Relocation talk has lingered around the Memphis Grizzlies for months, but during All-Star weekend the league’s most visible insider — not the commissioner — framed the issue most directly.
Appearing on NBA on NBC’s coverage from Los Angeles, senior NBA reporter Chris Mannix acknowledged that relocation had quietly entered executive-level conversations as expansion discussions intensify.
“One thing he did say is that relocation right now is not something that the league is talking about,” Mannix said, referencing comments from Adam Silver. “And that was a bit of news because while we have been discussing expansion within the league, there have been some executives that have wondered would the NBA instead of expanding decide to relocate a couple of their teams to Las Vegas and to Seattle.”
Mannix did not speak hypothetically. He identified specific franchises that repeatedly surface in league circles.
“There are some suspects that are out there,” he said. “New Orleans and Memphis are two teams that have had some trouble attracting fans at a high level. Portland is dealing with its own arena issue. So, they were in that mix.”
He then offered his own read on where things are headed.
“I still believe that expansion is the most likely outcome of these meetings,” Mannix said.

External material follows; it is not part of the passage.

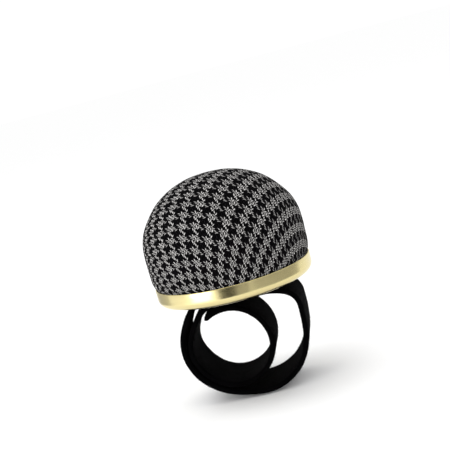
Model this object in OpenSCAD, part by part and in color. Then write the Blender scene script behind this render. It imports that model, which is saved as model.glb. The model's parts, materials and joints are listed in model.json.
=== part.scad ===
/* [Rim cup] */
// Outer radius of the metal rim cup
cup_r = 35; // [33:0.5:38]
// Height of the rim cup
cup_h = 7.8; // [7:0.1:9]
// Wall thickness of the rim cup
cup_wall = 0.8; // [0.6:0.1:1.2]
// Radius of the cup's rounded lower corner
cup_corner = 3.5; // [3:0.1:4]
// Radius of the opening in the cup's floor
floor_hole_r = 29; // [26:0.5:29.5]

/* [Cushion] */
// Widest radius of the fabric dome
dome_r = 36; // [35.5:0.1:37]
// Height of the dome above the cup's lip
dome_h = 44; // [38:0.5:50]
// Height of the widest point above the lip
dome_belly = 11; // [9:0.5:14]
// Squareness of the dome's profile, 2 is an ellipse
dome_power = 2.4; // [2:0.05:2.8]
// Thickness of the covering fabric
cover_t = 0.8; // [0.5:0.1:1]
// Thickness of the stiff disc that stops pins
guard_t = 0.8; // [0.6:0.1:1]
// Thickness of the gathering thread
thread_d = 0.8; // [0.5:0.1:0.8]

/* [Base] */
// Radius of the black base disc
disc_r = 31; // [30:0.1:31.3]
// Thickness of the black base disc
disc_t = 1.2; // [0.8:0.1:1.4]
// Radius of the rivet shanks
rivet_r = 1.5; // [1:0.1:2]
// Radius of the rivet heads
rivet_head_r = 3; // [2.5:0.1:3.5]
// Distance from the cup's floor to the strap
pad_drop = 1.3; // [1:0.1:2]

/* [Strap] */
// Width of the strap
strap_w = 30; // [24:0.5:34]
// Thickness of the velvet sleeve with the spring in it
strap_t = 2.6; // [2.4:0.1:2.6]
// Width of the spring strip
spring_w = 24; // [18:0.5:25]
// Thickness of the spring strip
spring_t = 0.3; // [0.2:0.05:0.4]
// Clearance between the strip and its pocket
pocket_gap = 0.1; // [0.05:0.05:0.2]
// Half the clearance between neighbouring links
link_gap = 0.15; // [0.1:0.01:0.2]
// Length of the sewn end past the spring
sewn_end = 3; // [2:0.5:5]

/* [Hidden] */
// Links of the outer arm from the pad to the free end: length and bend in degrees when coiled
OUTER = [
    [10, 24], [9, 64], [12, 9], [12, 25], [12, 31], [12, 30],
    [12, 14], [12, 25], [12, 30], [12, 34], [14, 28]
];
// Links of the inner arm, whose 37 degree links lie on one circle round the origin
INNER = [
    [11, 48], [11, 19], [11, 44], [11, 27], [11, 37], [11, 37],
    [11, 37], [11, 37], [11, 35], [11, 39], [10, 35]
];
// Distance from the middle of the pad to the first joint of each arm
OUTER_START = 12;
INNER_START = 8;
// The first joint of each arm stops this many degrees short of flat
DROOP = 5;
// The inner arm's link whose bend circle sets the origin
ORIGIN_LINK = 4;

$fn = 96;

// ---- Strap path, in the plane across the wrist: [x, z] with the first joint's own z at 0 ----

function radius_of(link) = link[0] / (link[1] * PI / 180);
function bend_before(arm, k) = k == 0 ? 0 : bend_before(arm, k - 1) + arm[k - 1][1];
function chord_of(link) = 2 * radius_of(link) * sin(link[1] / 2);
function heading_mid(arm, k) = -bend_before(arm, k) - arm[k][1] / 2;
function step_of(arm, k) = chord_of(arm[k]) * [cos(heading_mid(arm, k)), sin(heading_mid(arm, k))];
function joint_of(arm, start, k) =
    k == 0 ? [start, 0] : joint_of(arm, start, k - 1) + step_of(arm, k - 1);
function centre_of(arm, start, k) =
    joint_of(arm, start, k)
    + radius_of(arm[k]) * [-sin(bend_before(arm, k)), -cos(bend_before(arm, k))];
// Angle that the joint before link k turns through as the strap opens
function opening(arm, k) =
    k == 0 ? arm[0][1] / 2 - DROOP
    : k == len(arm) ? 0
    : (arm[k - 1][1] + arm[k][1]) / 2;

// The inner arm is the mirror image in X of its own path, so its centre's x changes sign
wrist = centre_of(INNER, INNER_START, ORIGIN_LINK);
strap_x = wrist[0];
strap_z = -wrist[1];

// ---- Heights of the base and the cushion above the origin ----

cup_floor = strap_z + strap_t / 2 + pad_drop;
lip_z = cup_floor + cup_h;
disc_z = cup_floor + cup_wall;
guard_z = disc_z + disc_t;
thread_z = guard_z + guard_t;
filling_z = thread_z + thread_d;
guard_r = cup_r - cup_wall - 1;
hem_hole_r = 24;
skirt_r = cup_r - cup_wall - 0.1;

// ---- Links of the strap ----

// Region of a link between its two end faces, wedge-cut on the outside of the bend so that
// the links can straighten, with the first joint at the origin and the bend centre below it
module link_region(link, open_start, open_end, back_start, back_end) {
    r = radius_of(link);
    bend = link[1];
    far = (r + strap_t) / cos(bend / 2) * 1.1;
    along = [cos(bend), -sin(bend)];
    out = [sin(bend), cos(bend)];
    last = [r * sin(bend), r * cos(bend) - r];
    start_cut = back_start + strap_t * tan(open_start / 2);
    end_cut = back_end + strap_t * tan(open_end / 2);
    polygon([
        [back_start, -strap_t],
        [back_start, 0],
        [start_cut, strap_t],
        [far * sin(bend / 2), far * cos(bend / 2) - r],
        last - end_cut * along + strap_t * out,
        last - back_end * along,
        last - back_end * along - strap_t * out
    ]);
}

// Curved bar of one link, thick across the strap and wide along Y
module link_bar(link, thick, wide, open_start, open_end, back_start, back_end) {
    r = radius_of(link);
    intersection() {
        linear_extrude(wide, center = true)
            link_region(link, open_start, open_end, back_start, back_end);
        translate([0, -r, 0]) difference() {
            cylinder(r = r + thick / 2, h = wide, center = true);
            cylinder(r = r - thick / 2, h = wide + 2, center = true);
        }
    }
}

// Stands a link of an arm in its coiled place; side is 1 for the outer arm and -1 for the inner
module place_link(arm, start, k, side) {
    p = joint_of(arm, start, k);
    translate([strap_x, 0, strap_z])
        mirror([side < 0 ? 1 : 0, 0, 0])
            translate([p[0], 0, p[1]])
                rotate([90, 0, 0])
                    rotate([0, 0, -bend_before(arm, k)])
                        children();
}

module sleeve_link(arm, start, k, side) {
    tip = k == len(arm) - 1;
    color("#141316") place_link(arm, start, k, side) difference() {
        link_bar(arm[k], strap_t, strap_w, opening(arm, k), opening(arm, k + 1), link_gap, link_gap);
        link_bar(arm[k], spring_t + 2 * pocket_gap, spring_w + 2 * pocket_gap, 0, 0,
            -1, tip ? sewn_end : -1);
    }
}

module spring_link(arm, start, k, side) {
    tip = k == len(arm) - 1;
    color("#a9adb3") place_link(arm, start, k, side)
        link_bar(arm[k], spring_t, spring_w, opening(arm, k), opening(arm, k + 1),
            link_gap, tip ? sewn_end + pocket_gap : link_gap);
}

// Flat middle of the strap, under the pad, with both ends wedge-cut on the upper side
module centre_bar(thick, wide, back) {
    half = thick / 2;
    outer_x = OUTER_START - back;
    inner_x = -INNER_START + back;
    outer_cut = half * tan(opening(OUTER, 0) / 2);
    inner_cut = half * tan(opening(INNER, 0) / 2);
    translate([strap_x, 0, strap_z]) rotate([90, 0, 0]) linear_extrude(wide, center = true)
        polygon([
            [inner_x, -half], [outer_x, -half], [outer_x, 0], [outer_x - outer_cut, half],
            [inner_x + inner_cut, half], [inner_x, 0]
        ]);
}

head_h = 0.6;
head_z = strap_z - strap_t / 2 + 0.2;
flange_h = 0.4;
flange_r = rivet_head_r - 0.5;
rivet_fit = 0.03;
rivet_spots = [for (y = [-8, 8]) [strap_x + (OUTER_START - INNER_START) / 2, y]];

module at_rivets(z) {
    for (spot = rivet_spots) translate([spot[0], spot[1], z]) children();
}

// ---- Cushion, on an upright axis through the middle of the strap ----

module on_axis(z = 0) {
    translate([strap_x, 0, z]) children();
}

// Dome profile point at a share of the way from the belly to the top, moved in by inset
function dome_point(share, inset) =
    let (
        angle = 90 * share,
        x = pow(cos(angle), 2 / dome_power),
        y = pow(sin(angle), 2 / dome_power)
    )
    [(dome_r - inset) * x, lip_z + dome_belly + (dome_h - dome_belly - inset) * y];

// Half section of the dome: a skirt that fills the cup, a belly over the lip and a full crown
module dome_section(inset, foot_z) {
    steps = 18;
    polygon(concat(
        [[0, foot_z], [skirt_r - inset, foot_z], [skirt_r - inset, lip_z + 0.4]],
        [[dome_r - inset - 0.6, lip_z + dome_belly * 0.45]],
        [for (i = [0 : steps - 1]) dome_point(i / steps, inset)],
        [[0, lip_z + dome_h - inset]]
    ));
}

module houndstooth_cover() {
    color("#8d8791") on_axis() rotate_extrude() difference() {
        dome_section(0, thread_z);
        dome_section(cover_t, filling_z);
        translate([-1, thread_z - 1]) square([hem_hole_r + 1, thread_d + 2]);
    }
}

module fibre_filling() {
    color("#e9e4da") on_axis() rotate_extrude() dome_section(cover_t, filling_z);
}

module gather_thread() {
    color("#2a272c") on_axis(thread_z + thread_d / 2)
        rotate_extrude() translate([hem_hole_r - thread_d, 0]) circle(d = thread_d, $fn = 24);
}

module needle_guard() {
    color("#c9c2b4") on_axis(guard_z) cylinder(r = guard_r, h = guard_t);
}

module rim_cup() {
    lip_r = cup_wall / 2;
    color("#c9b981") on_axis() rotate_extrude() translate([0, cup_floor]) {
        difference() {
            union() {
                square([cup_r - cup_corner, cup_h - lip_r]);
                translate([0, cup_corner]) square([cup_r, cup_h - lip_r - cup_corner]);
                intersection() {
                    translate([cup_r - cup_corner, cup_corner]) circle(r = cup_corner);
                    square([cup_r, cup_corner]);
                }
            }
            translate([-1, cup_wall]) square([cup_r - cup_corner + 1, cup_h]);
            translate([0, cup_corner]) square([cup_r - cup_wall, cup_h]);
            translate([cup_r - cup_corner, cup_corner]) circle(r = cup_corner - cup_wall);
            translate([-1, -1]) square([floor_hole_r + 1, cup_h]);
        }
        translate([cup_r - lip_r, cup_h - lip_r]) circle(r = lip_r, $fn = 32);
    }
}

// ---- Base ----

module base_disc() {
    color("#1b1a1c") difference() {
        on_axis(disc_z) cylinder(r = disc_r, h = disc_t);
        at_rivets(disc_z - 1) cylinder(r = rivet_r + rivet_fit, h = disc_t + 2);
        at_rivets(guard_z - flange_h - rivet_fit) cylinder(r = flange_r + rivet_fit, h = flange_h + 1);
    }
}

module strap_pad() {
    pad_w = OUTER_START + INNER_START - 2;
    pad_l = strap_w - 2;
    pad_z = strap_z + strap_t / 2;
    color("#232225") difference() {
        translate([strap_x + (OUTER_START - INNER_START) / 2, 0, (pad_z + disc_z) / 2])
            cube([pad_w, pad_l, disc_z - pad_z], center = true);
        at_rivets(pad_z - 1) cylinder(r = rivet_r, h = disc_z - pad_z + 2);
    }
}

// Two rivets: a flat head sunk in the strap's underside, a shank and a rolled flange on the disc
module strap_rivets() {
    color("#b4b6ba") at_rivets(0) union() {
        translate([0, 0, head_z]) cylinder(r = rivet_head_r, h = head_h);
        translate([0, 0, head_z]) cylinder(r = rivet_r, h = guard_z - head_z);
        translate([0, 0, guard_z - flange_h]) cylinder(r = flange_r, h = flange_h);
    }
}

// Holes that the rivets pass through and the seats that their heads sink into
module rivet_cuts() {
    at_rivets(strap_z - strap_t) cylinder(r = rivet_r, h = 2 * strap_t);
    at_rivets(strap_z - strap_t) cylinder(r = rivet_head_r, h = head_z + head_h - strap_z + strap_t);
}

module sleeve_centre() {
    color("#141316") difference() {
        centre_bar(strap_t, strap_w, link_gap);
        centre_bar(spring_t + 2 * pocket_gap, spring_w + 2 * pocket_gap, -1);
        rivet_cuts();
    }
}

module spring_centre() {
    color("#a9adb3") difference() {
        centre_bar(spring_t, spring_w, link_gap);
        rivet_cuts();
    }
}

houndstooth_cover();
fibre_filling();
gather_thread();
needle_guard();
rim_cup();
base_disc();
strap_pad();
strap_rivets();
sleeve_centre();
spring_centre();
for (k = [1 : len(OUTER)])
    sleeve_link(OUTER, OUTER_START, k - 1, 1);
for (k = [1 : len(OUTER)])
    spring_link(OUTER, OUTER_START, k - 1, 1);
for (k = [1 : len(INNER)])
    sleeve_link(INNER, INNER_START, k - 1, -1);
for (k = [1 : len(INNER)])
    spring_link(INNER, INNER_START, k - 1, -1);
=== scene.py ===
"""Wrist pin cushion: a houndstooth dome in a champagne metal cup on a coiled black velvet strap."""

import math

import bpy
import numpy as np
from mathutils import Matrix, Vector, noise
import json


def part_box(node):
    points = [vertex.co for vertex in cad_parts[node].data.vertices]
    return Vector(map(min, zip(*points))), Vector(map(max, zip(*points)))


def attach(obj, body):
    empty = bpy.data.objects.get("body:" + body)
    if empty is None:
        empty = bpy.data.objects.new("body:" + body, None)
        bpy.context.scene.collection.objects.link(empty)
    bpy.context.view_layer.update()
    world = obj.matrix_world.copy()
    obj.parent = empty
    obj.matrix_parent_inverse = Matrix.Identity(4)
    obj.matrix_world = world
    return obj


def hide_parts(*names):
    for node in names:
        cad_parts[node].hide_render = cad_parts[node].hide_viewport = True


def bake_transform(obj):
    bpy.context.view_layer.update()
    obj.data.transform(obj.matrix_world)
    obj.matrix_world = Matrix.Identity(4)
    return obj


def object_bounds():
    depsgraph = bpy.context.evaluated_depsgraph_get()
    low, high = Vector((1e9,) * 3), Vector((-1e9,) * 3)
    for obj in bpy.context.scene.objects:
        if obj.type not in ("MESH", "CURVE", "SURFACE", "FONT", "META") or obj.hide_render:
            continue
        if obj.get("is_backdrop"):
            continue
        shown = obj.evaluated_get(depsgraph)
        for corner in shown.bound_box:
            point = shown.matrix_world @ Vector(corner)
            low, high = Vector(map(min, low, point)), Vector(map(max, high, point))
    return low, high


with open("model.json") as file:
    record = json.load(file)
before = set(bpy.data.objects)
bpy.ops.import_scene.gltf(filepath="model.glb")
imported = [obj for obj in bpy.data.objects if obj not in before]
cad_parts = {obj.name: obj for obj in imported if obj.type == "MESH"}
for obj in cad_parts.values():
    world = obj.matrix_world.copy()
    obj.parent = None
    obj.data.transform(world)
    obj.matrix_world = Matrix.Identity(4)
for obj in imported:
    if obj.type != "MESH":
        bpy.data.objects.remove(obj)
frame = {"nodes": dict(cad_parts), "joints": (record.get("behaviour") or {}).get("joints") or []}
cad_low, cad_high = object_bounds()
MM = 0.001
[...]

For the Memphis Grizzlies, the comments underscore why the franchise remains part of the national conversation even without any formal relocation process underway.
Memphis ranked 26th in home attendance during the 2024-25 season. In an era where franchise valuations and arena revenues drive long-term planning, attendance metrics often become shorthand for market health. That alone has placed the Grizzlies into speculative columns examining which teams could be vulnerable if the league chooses relocation over expansion.
Yet Silver’s remarks at his annual press conference drew a clear line between expansion mechanics and franchise movement.
“Relocation is not on the table right now,” Silver said when asked directly whether moving teams was part of the league’s planning.
That distinction matters as the NBA prepares for a pivotal 2026 vote expected to address expansion. Seattle and Las Vegas remain widely viewed as leading candidates for new franchises. Adding two Western-based teams would likely require conference realignment, with Memphis frequently cited as a logical candidate to shift East because of its geography.
Realignment and relocation, however, are separate processes — though they are often conflated in public discourse.
Structurally, Memphis remains under lease at FedExForum through the 2028-29 season. A 2022 amendment removed an early-termination ticket shortfall clause that previously could have provided a clearer legal exit path before 2029. Local officials at the time framed that change as reinforcing the franchise’s presence in Memphis through the life of the agreement.
Negotiations continue among the team, city and county over a long-term lease extension and a substantial renovation project. Approximately $230 million in state funding has already been earmarked, though total renovation estimates approach $550 million. Officials have acknowledged urgency but also stated that construction would not begin without a new lease in place.
That timing window — expansion discussions peaking in 2026 while Memphis’ lease runs through 2029 — ensures the franchise will remain part of broader league debates.
Mannix’s framing reflects that tension. Executives may privately evaluate all structural options. Analysts may identify markets with attendance or arena questions. But as of All-Star weekend, the league office is not actively pursuing relocation.
The result is a layered reality: Memphis will continue to surface in conversations tied to expansion, realignment and long-term market strength. Yet the commissioner’s stance, echoed in Mannix’s reporting, positions expansion — not franchise movement — as the NBA’s current path forward.